Gould was also criticized for his politics, which some critics characterized as "Marxist," charging that he let his politics interfere with his scientific positions. This was probably exacerbated by Gould's willingness to discuss his father's Marxism and his statements that his own politics were probably to the left of center. But, he also claimed that his politics were different from those of his father. Still, today, there are those people who discount Gould's contributions by pulling out the "Marxist" label.
Gould did not hesitate to address the subject of religion, and claimed that science and religion are not, as some argue, in conflict. However, he also claimed that the two areas comprised "non-overlapping magisterial" that, while they do not conflict, also do not really have anything to say to or about each other. He spent some of his time writing about this idea in a book called Rock of Ages: Science and Religion in the Fullness of Life (1999).
While Gould did not criticize religion as a category of knowledge as some scientists, notably Richard Dawkins, do, he also spent a significant amount of his time arguing against creationism and intelligent design and against their inclusion in public school science classrooms. Among his efforts on this topic, Gould testified against giving creationism equal time in the classroom in the landmark case McLean v. Arkansas in 1982. The case, which ruled that "creation science" is actually religion and not science and that its inclusion in public school science classrooms violates the Establishment Clause of the First Amendment to the Unites States Constitution, has been influential in subsequent rulings relating to the teaching of creationism and intelligent design.

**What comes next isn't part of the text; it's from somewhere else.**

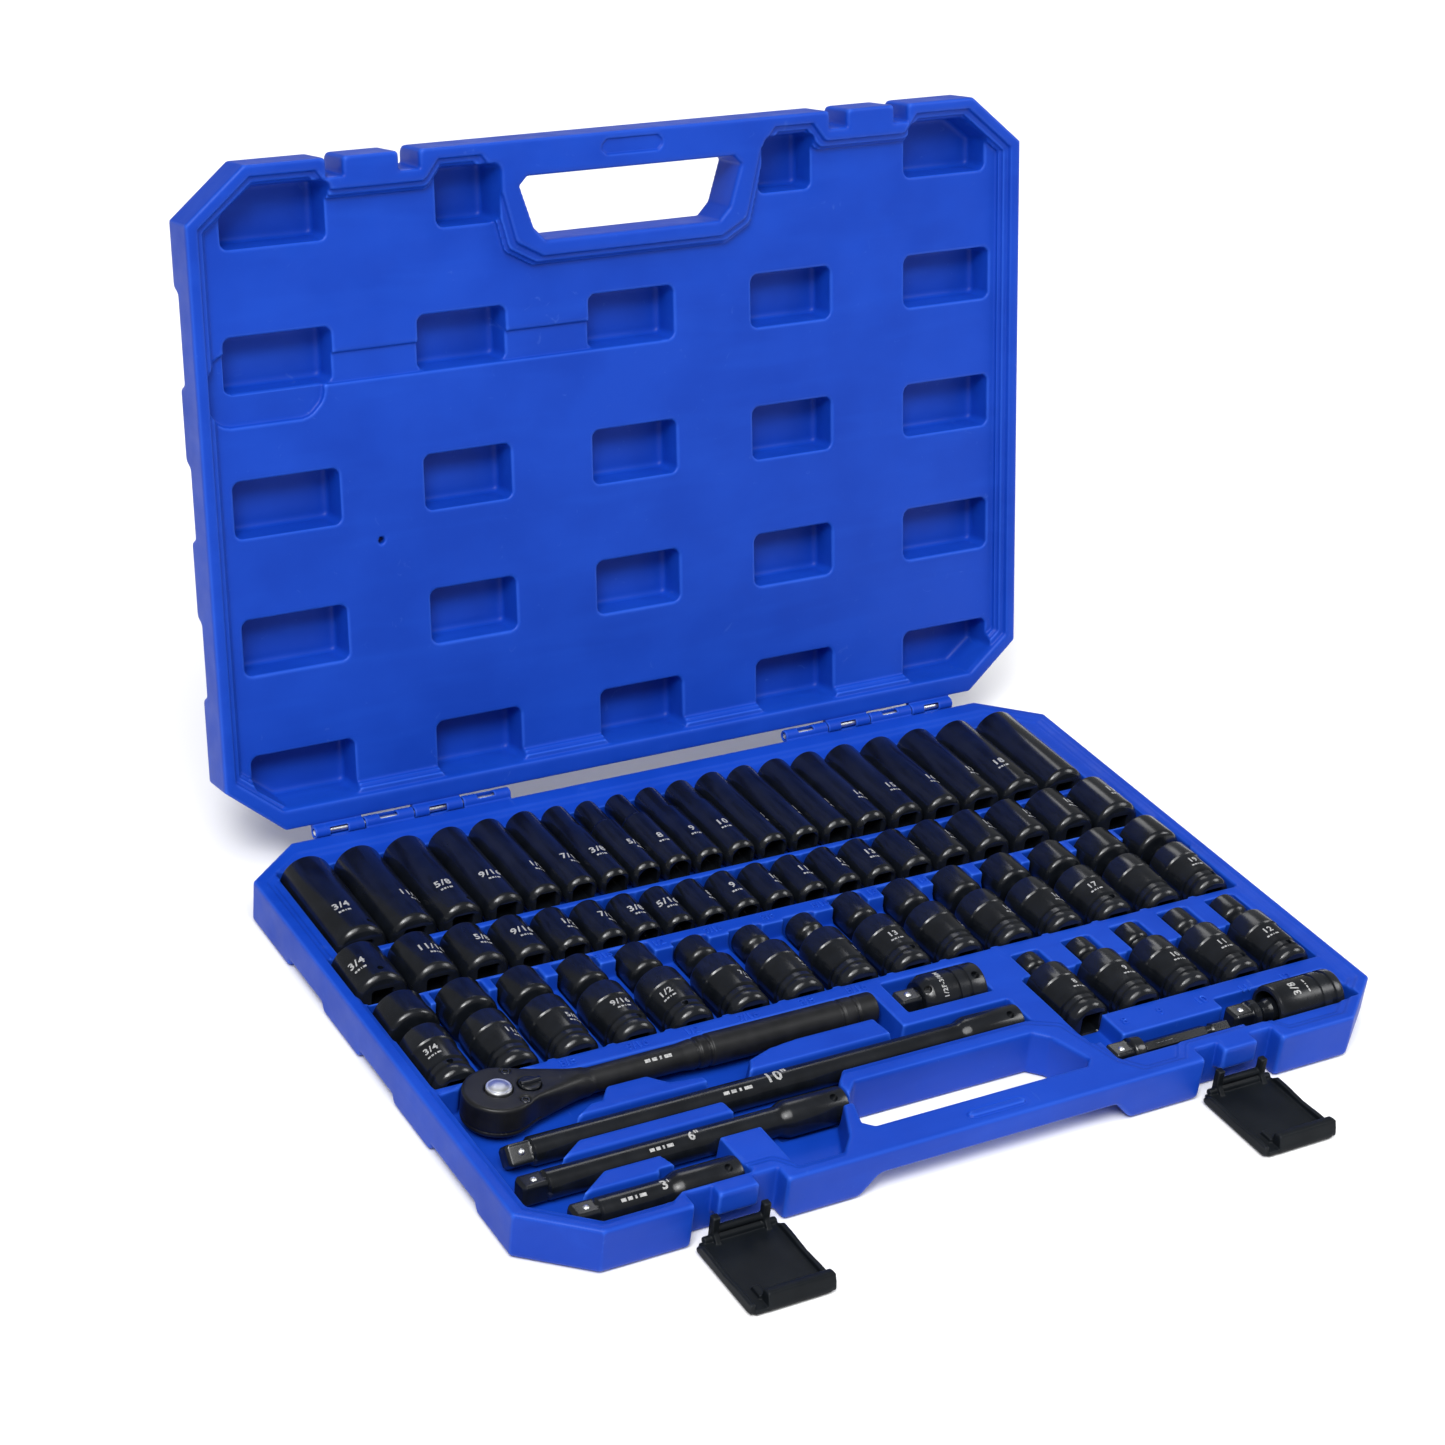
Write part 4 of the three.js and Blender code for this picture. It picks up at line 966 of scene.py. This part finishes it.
def drive_adapter():
    left, y, z, body = *ADAPTER, "drive_adapter"
    rings = male_square(11)
    rings += round_steps((11.2, 8.3), (11.6, 8.9), (15.0, 10.9), (15.6, 11.0), (27.0, 11.0), (27.4, 10.4),
        (28.6, 10.4), (29.0, 11.0), (33.0, 11.0), (33.4, 10.5), (34.6, 10.5), (35.0, 11.0), (41.6, 11.0),
        (42.6, 10.6), (43, 9.8))
    rings += [(43, square(7.2, 9.4)), (42.2, square(6.45, 8.5)), (29, square(6.45, 8.5)),
        (28.6, square(6.0, 8.0))]
    made = ring_piece("half_inch_adapter", rings, "x", (left, y, z), BLACK, body, ("drive_adapter",))
    drill(made, [((left + 38.3, y - 4.5, z + 9.9), (0, -0.42, 0.9)),
        ((left + 13.2, y - 4.6, z + 8.4), (-0.3, -0.4, 0.85))], 1.9, 2.4)
    wrap_mark("half_inch_adapter_size", letters("1/2F-3/8M", 2.3), "x", (0, y, z), 11.0, left + 22, -22,
        body, along=False)
    detent_ball("half_inch_adapter_ball", (left + 6, y, z + BALL_OUT), (0, -0.05, 1), body, 2.0)


def hex_shank_adapter():
    left, y, z, body = *SHANK, "hex_shank_adapter"
    six = hexagon(6.35)
    rings = male_square(10, neck=6.4)
    rings += round_steps((10.1, 5.8), (10.6, 6.6), (11.2, 6.95), (15.4, 6.95), (16.2, 6.6), (17.6, 4.9),
        (18.6, 3.9))
    rings += [(19.2, six), (52.0, six), (52.7, circle(2.7)), (55.6, circle(2.7)), (56.4, six),
        (64.6, six), (65.5, circle(2.5))]
    ring_piece("hex_shank_bit_adapter", rings, "x", (left, y, z), BLACK, body, ("hex_shank_adapter",))
    wrap_mark("hex_shank_bit_adapter_line", dashes(9.0, 0.8), "x", (0, y, z), 3.15, left + 29, -18, body)
    detent_ball("hex_shank_bit_adapter_ball", (left + 5.2, y - 0.9, z + BALL_OUT), (0, -0.15, 1), body)


def universal_joint():
    left, y, z = UNIVERSAL
    centre = UNIVERSAL_PIVOT
    rings = male_square(10.5, neck=7.0)
    rings += round_steps((10.6, 6.0), (11.0, 6.6), (13.8, 6.8), (14.6, 6.4), (16.5, 4.8), (19.0, 4.6),
        (20.4, 5.0), (21.5, 5.6), (26.0, 5.6), (28.2, 3.0))
    ring_piece("universal_drive_end", rings, "x", (left, y, z), BLACK, "universal_joint",
        ("universal_joint_drive_end",))
    detent_ball("universal_ball", (left + 5.4, y - 0.4, z + BALL_OUT), (0, -0.08, 1), "universal_joint")
    rings = round_steps((7.8, 3.0), (7.6, 7.4), (0.0, 8.4), (-1.6, 9.0), (-1.6, 10.3), (-0.9, 11.1),
        (0.2, 11.45), (10.0, 11.5), (21.0, 11.5), (21.5, 10.9), (22.8, 10.9), (23.3, 11.5), (27.4, 11.5),
        (27.9, 10.8), (30.2, 10.8), (30.7, 11.5), (33.9, 11.5), (34.7, 11.1), (35, 10.3))
    rings += [(35, square(5.7, 7.4)), (34.2, square(4.9, 6.5)), (23, square(4.9, 6.5)),
        (22.5, square(4.5, 6.0))]
    ring_piece("universal_socket_end", rings, "x", (centre, y, z), BLACK, "universal_joint_socket",
        ("universal_joint_socket_end",))
    wrap_mark("universal_size", letters("3/8", 4.0), "x", (0, y, z), 11.5, centre + 11.5, -14,
        "universal_joint_socket", along=False)
    wrap_mark("universal_line", dashes(7.5, 0.8), "x", (0, y, z), 11.5, centre + 16.5, -14,
        "universal_joint_socket", along=False)


drive_adapter()
hex_shank_adapter()
universal_joint()


# ---------------------------------------------------------------- ratchet
SCREWS = ((-181.8, -46.9), (-182.8, -67.6))


def ratchet():
    head_x, head_y, axis_z, top, bottom = (RATCHET[k] for k in ("x", "y", "z", "top", "bottom"))
    made = Field((-207, -74.5, 9), (-4, -40, 27), 0.45)
    x, y, z = made.x, made.y, made.z
    along, side = x - head_x, y - head_y
    thin = np.clip((along - 12) / 34, 0, 1)
    disc = np.hypot(along, side) - 15.4
    neck = np.maximum(np.abs(side) - (13.2 - 0.21 * np.clip(along - 2, 0, 36)), np.abs(along - 22) - 20)
    plan = smaller(disc, neck, 3.0)
    head = larger(plan, np.maximum(z - top + 2.6 * thin, bottom + 0.4 * thin - z), 1.7 + 5.5 * thin)
    stations = [(-190, 4.8), (-158, 5.5), (-104, 6.0), (-97.4, 6.7), (-96.8, 6.2), (-95.9, 6.2),
        (-95.3, 6.9), (-91.6, 7.0), (-91.0, 6.4), (-90.1, 6.4), (-89.5, 7.2), (-24.4, 7.2), (-23.9, 6.6),
        (-23.0, 6.6), (-22.5, 7.2), (-17.0, 7.2), (-16.5, 6.6), (-15.6, 6.6), (-15.1, 7.2), (-5, 7.2)]
    radius = np.interp(x, [s[0] for s in stations], [s[1] for s in stations])
    handle = np.maximum(np.hypot(side, z - axis_z) - radius, head_x + 12 - x)
    handle = larger(handle, x - RATCHET["end"], 1.8)
    body = smaller(head, handle, 2.4)
    wells = [(head_x, head_y, 6.15, top - 4.6), (head_x + 13.5, head_y - 1.5, 5.2, top - 1.95)]
    wells += [(*spot, 2.3, top - 0.9) for spot in SCREWS]
    for well_x, well_y, r, floor in wells:
        body = larger(body, -larger(np.hypot(x - well_x, y - well_y) - r, floor - z, 0.3), 0.5)
    body = larger(body, -larger(np.hypot(along, side) - 6.2, z - 18.0, 0.3), 0.5)
    seam = np.abs(z - bottom - 2.6) - 0.28
    body = larger(body, -np.maximum(np.maximum(seam, -(plan + 0.5)), along - 15), 0.3)
    field_piece("ratchet_frame", made, body, GRIP, "ratchet", ("ratchet_body",))
    for i, spot in enumerate(SCREWS):
        rings = round_steps((top - 1.2, 1.9), (top - 0.55, 1.95), (top - 0.35, 1.7))
        rings += [(top - 0.35, hexagon(2.2)), (top - 1.0, hexagon(2.0))]
        ring_piece(f"ratchet_screw_{i + 1}", rings, "z", (*spot, 0), BLACK, "ratchet")
    wrap_mark("ratchet_line", dashes(13, 1.5), "x", (0, head_y, axis_z), 6.0, -116, -32, "ratchet")
    rings = [(bottom - 8.2, square(3.4, 4.4)), (bottom - 7.4, square(4.3, 5.7)),
        (bottom - 6.8, square(4.76, 6.2)), (bottom - 0.6, square(4.76, 6.2))]
    rings += round_steps((bottom - 0.55, 5.8), (bottom + 6.6, 5.8))
    ring_piece("ratchet_square", rings, "z", (head_x, head_y, 0), BLACK, "ratchet_drive", ("ratchet_drive",))
    detent_ball("ratchet_square_ball", (head_x, head_y - 4.7, bottom - 4.2), (0, -1, 0), "ratchet_drive",
        1.9)
    rings = round_steps((top - 2.8, 5.6), (top + 0.75, 5.6), (top + 1.2, 5.3), (top + 1.35, 4.75),
        (top + 1.3, 4.5), (top + 1.45, 4.25), (top + 1.8, 3.2), (top + 2.0, 1.6), (top + 2.0, 0.4))
    ring_piece("release_button", rings, "z", (head_x, head_y, 0), CHROME, "ratchet_button",
        ("ratchet_release_button",))
    knob = Field((head_x + 7, head_y - 8, 22), (head_x + 21, head_y + 5, 28), 0.3)
    x, y, z = knob.x, knob.y, knob.z
    dial = larger(np.hypot(x - head_x - 13.5, y - head_y + 1.5) - 4.75,
        np.maximum(z - top - 0.5, top - 1.7 - z), 0.5)
    wing = np.abs(y - head_y + 1.5) - 1.7 + 0.10 * np.abs(x - head_x - 13.5)
    wing = larger(wing, np.maximum(np.abs(x - head_x - 13.9) - 4.6, np.maximum(z - top - 1.9, top - z)), 0.8)
    field_piece("selector_knob", knob, smaller(dial, wing, 0.5), BLACK, "ratchet_selector",
        ("ratchet_selector",))


ratchet()


# ---------------------------------------------------------------- latches, lying open ahead of the case
def latch(side, word):
    middle = side * LATCH_X
    x0, x1 = middle - 21.1, middle + 18.1
    tip, pivot_y, pivot_z = -198.5, -152.0, 6.2
    made = Field((x0 - 2, tip - 2, -0.5), (x1 + 2, -148, 15), 0.45)
    x, y, z = made.x, made.y, made.z
    plan = outline_distance(cornered(x0, x1, tip, pivot_y - 1, 2.5, 3.0), x, y)
    sag = 0.35 * np.clip(1 - ((x - middle + 1.5) / 18) ** 2, 0, 1)
    plate = larger(plan, np.maximum(z - 2.7 + sag, 0.5 - z), 0.8)
    wall = np.maximum(np.abs(np.abs(x - middle + 1.5) - 18.5) - 1.1, np.maximum(y + 155.0, tip + 1.0 - y))
    dip = 0.8 * np.clip(1 - np.abs(y + 176) / 12, 0, 1)
    wall = larger(wall, np.maximum(z - 5.3 + dip + 0.8 * np.maximum(y + 158.5, 0), 0.9 - z), 0.7)
    lip = np.maximum(np.maximum(x0 + 8 - x, x - x1),
        np.maximum(y + 192.4, tip + 0.28 * np.maximum(z - 2.9, 0) - y))
    lip = larger(lip, np.maximum(z - 8.5 + 0.25 * np.maximum(y + 195, 0), 0.9 - z), 0.9)
    catch = np.maximum(np.abs(x - middle + 12.5) - 1.6,
        np.maximum(np.abs(y + 189.2) - 3.4, np.maximum(z - 4.4, 0.9 - z)))
    body = smaller(smaller(smaller(plate, wall, 0.7), lip, 0.8), catch, 0.7)
    for at in (middle - 11.9, middle + 11.9):
        arm = np.maximum(np.abs(x - at) - 1.65,
            np.maximum(np.abs(y + 152.4) - 1.75, np.maximum(z - 13.3, 1.0 - z)))
        gusset = np.maximum(np.abs(x - at) - 1.2,
            np.maximum(z - 3.0 - 1.1 * (y + 157), np.maximum(y + 152, 1.2 - z)))
        body = smaller(body, smaller(arm, gusset, 0.4), 0.6)
    rod = larger(np.hypot(y - pivot_y, z - pivot_z) - 1.75, np.abs(x - middle) - 12, 0.3)
    bar = larger(np.hypot(y + 153.2, z - 2.9) - 1.7, np.abs(x - middle) - 17.0, 0.5)
    body = smaller(body, smaller(rod, bar, 0.5), 0.6)
    field_piece(f"latch_{word}_plate", made, body, LATCH_BLACK, f"latch_{word}", (f"latch_{word}",))


latch(-1, "left")
latch(1, "right")


# ---------------------------------------------------------------- hinge pins
for side, word in ((-1, "left"), (1, "right")):
    rings = round_steps((0, 0.9), (0.3, 1.3), (0.7, 1.4), (99.9, 1.4), (100.3, 1.3), (100.6, 0.9))
    ring_piece(f"pin_{word}", rings, "x", (side * HINGE_X - 50.3, HINGE_Y, HINGE_Z), CHROME,
        "case_base", (f"hinge_pin_{word}",))


# ---------------------------------------------------------------- sizes raised in the tray
def raised_text(name, text, x, y, size):
    mesh = text_mesh(text, size, align_y="CENTER", extrude=0.00032, bevel_depth=0.00008, resolution_u=3)
    mesh.transform(Matrix.Translation((x / 1000, y / 1000, (TRAY + 0.1) / 1000)))
    points = [tuple(v.co * 1000) for v in mesh.vertices]
    faces = [tuple(p.vertices) for p in mesh.polygons]
    add(name, points, faces, BLUE, "case_base", sharp=30)


for text, x in (("5/8", -151.5), ("9/16", -118), ("1/2", -91), ("7/16", -63), ("3/8", -33), ("5/16", -7)):
    raised_text("tray_size_" + text.replace("/", "_"), text, x, -46.2, 4.2)
for text, x in (("8", 92), ("9", 112), ("10", 135), ("11", 160), ("12", 184)):
    raised_text(f"tray_size_{text}mm", text, x, -113, 4.6)
for i in range(3, 10):
    key = SIZES[LONG_ROW["sizes"][i]][0]
    raised_text(f"tray_row_size_{key}", label(key), LONG_ROW["first"] + LONG_ROW["pitch"] * i + 14.2,
        18.8, 3.6)



# ---------------------------------------------------------------- studio
def studio():
    world = bpy.data.worlds.new("studio")
    bpy.context.scene.world = world
    world.use_nodes = True
    world.node_tree.nodes["Background"].inputs["Color"].default_value = (1, 1, 1, 1)
    world.node_tree.nodes["Background"].inputs["Strength"].default_value = 0.26
    floor = bpy.data.meshes.new("floor")
    floor.from_pydata([(-30, -30, -0.0006), (30, -30, -0.0006), (30, 30, -0.0006), (-30, 30, -0.0006)],
        [], [(0, 1, 2, 3)])
    floor.materials.append(FLOOR)
    link("floor", floor)
    for name, place, aim, size, power in (
        ("key", (-1.2, -1.1, 1.9), (0, 0, 0.05), 0.7, 26), ("side", (1.7, -0.7, 1.3), (0, 0, 0.1), 0.8, 13),
        ("back", (0.5, 1.5, 1.5), (0, 0, 0.05), 0.9, 8),
    ):
        light = bpy.data.lights.new(name, "AREA")
        light.shape = "SQUARE"
        light.size = size
        light.energy = power
        made = link(name, light)
        made.location = place
        made.rotation_mode = "QUATERNION"
        made.rotation_quaternion = (Vector(aim) - Vector(place)).to_track_quat("-Z", "Y")
    light = bpy.data.lights.new("sky", "SUN")
    light.angle = math.radians(42)
    light.energy = 2.3
    link("sky", light).rotation_euler = (math.radians(24), math.radians(-18), 0)


EYE = (-0.69969, -0.96271, 0.78924)


def camera():
    azimuth, elevation, roll = math.radians(-33.47), math.radians(29.27), math.radians(6.55)
    back = Vector((math.sin(azimuth) * math.cos(elevation), -math.cos(azimuth) * math.cos(elevation),
        math.sin(elevation)))
    right = Vector((0, 0, 1)).cross(back).normalized()
    up = back.cross(right)
    across = math.cos(roll) * right + math.sin(roll) * up
    upward = -math.sin(roll) * right + math.cos(roll) * up
    data = bpy.data.cameras.new("camera")
    data.sensor_width = 36
    data.lens = 77.48
    data.clip_start, data.clip_end = 0.05, 60
    made = link("camera", data)
    made.rotation_mode = "QUATERNION"
    made.matrix_world = Matrix((*zip(across, upward, back, EYE), (0, 0, 0, 1)))
    bpy.context.scene.camera = made
    bpy.context.scene.view_settings.view_transform = "Standard"


studio()
camera()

Gould was a prolific and eloquent writer. He wrote nearly 500 peer-reviewed papers during his career, around 100 book reviews, 22 books, and a long series of essays that included a series called "This View of Life" in Natural History magazine. He published several collections of these essays in book form. Gould was also a fixture in science documentaries on PBS and elsewhere.
Sadly, Gould died in 2002, at the age of 60, cutting short a remarkable career that, among many other accomplishments, saw him named a "Living Legend" by the US Library of Congress in April 2000.
In honor of the day, your assignment, should you decide to accept it, is to go out and find some good popular science writing to read. I don't care what subject you choose, and it doesn't have to be something by either Gould or Diamond - although as a huge fan of Gould's writing, I would certainly not be sad if you chose to read some of his work, which can be challenging but is always rewarding.